Jobs are designed to be asynchronous objects. Once they are created (using the create() function), you can manage their execution status using the get_status() and cancel() methods.

Status

To get the current status of a job:

job.get_status()
'Running'

job.get_status() will return one of the following messages: 'Pending', 'Running', 'Completed', 'Failed', 'Unknown', 'Canceled'.

Start and End time

To get the start time of this job:

job.get_start_time()
datetime.datetime(2015, 5, 8, 14, 36, 33)

To get the end time of this job:

job.get_end_time()
datetime.datetime(2015, 5, 8, 14, 47, 55)

Both job.get_start_time() and job.get_end_time() return a Python DateTime object.

Metrics

To get more information about this job, such as why this job failed, or why one of the executions for a set of parameters failed, we look at the job metrics.

print job.get_metrics()
+-------------+-----------+---------------------+---------------+-----------+
|  task_name  |   status  |      start_time     |    run_time   | exception |
+-------------+-----------+---------------------+---------------+-----------+
| my_workflow | Completed | 2015-05-08 14:36:38 | 650.040112972 |    None   |
+-------------+-----------+---------------------+---------------+-----------+
+-------------------+---------------------+
| exception_message | exception_traceback |
+-------------------+---------------------+
|        None       |         None        |
+-------------------+---------------------+
[1 rows x 7 columns]

The metrics SFrame contains the status, start time, and run time of each execution. We can also find out the exception type, message, and traceback if the execution fails.

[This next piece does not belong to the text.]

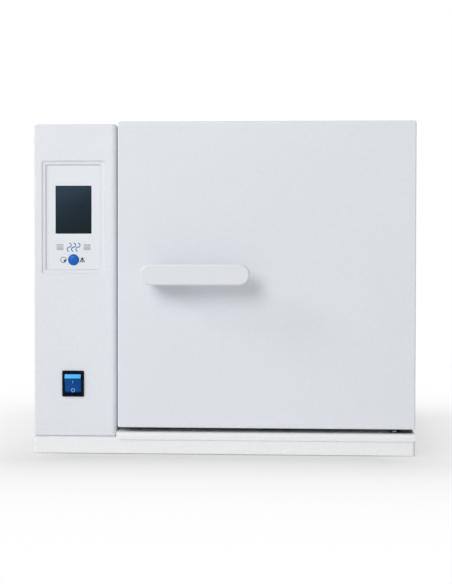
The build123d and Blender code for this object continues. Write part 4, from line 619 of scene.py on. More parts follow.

Another way to retrieve more details about job execution errors in Hadoop is job.get_error():

job.get_error()
'Failed to install user-specified package.'
Logs

To get the log file path for this execution, simply call job.get_log_file_path(). This works for both EC2 (S3 path) and Hadoop (HDFS path).

job.get_log_file_path()
's3://dato-kaggle/my_workflow-May-08-2015-14-33-16-f6dff07e-2f4a-4cdf-97c9-3d8729bfca6f/logs'
Cancel

You can cancel a job by calling job.cancel().

job.cancel()
Results

To get results of a job execution, we can use job.get_results().

For distributed jobs, we can use job.get_map_results() to get the result of each execution. If the distributed job has a combiner function, we can obtain the combiner function result from job.get_results().

Visualize Job

To visualize a Job, call show() method:

job.show()

Job Visualization

More

To get more information about a Job, simply print it. This provides general information about the job, including what parameters are being used, the name of the job, and execution-related information will be printed.

For example,

print job
Info
------
Job                : my_workflow-May-08-2015-14-33-16
Environment        : EC2: ["name": ec2, "access_key": ..., "instance_type": m3.xlarge, "region": us-west-2, "num_hosts": 1, "s3 folder": s3://dato-kaggle, "params": {}]
Function(s)        : ['my_workflow']
Status             : Completed

Help
------
Visualize progress : self.show()
Query status       : self.get_status()
Get results        : self.get_results()

Metrics
-------
Start time         : 2015-05-08 14:36:33
End time           : 2015-05-08 14:47:55
+-------------+-----------+---------------------+---------------+-----------+
|  task_name  |   status  |      start_time     |    run_time   | exception |
+-------------+-----------+---------------------+---------------+-----------+
| my_workflow | Completed | 2015-05-08 14:36:38 | 650.040112972 |    None   |
+-------------+-----------+---------------------+---------------+-----------+
+-------------------+---------------------+
| exception_message | exception_traceback |
+-------------------+---------------------+
|        None       |         None        |
+-------------------+---------------------+
[1 rows x 7 columns]


Execution Information:

  EC2 Environment name: ec2
  S3 Folder: s3://dato-kaggle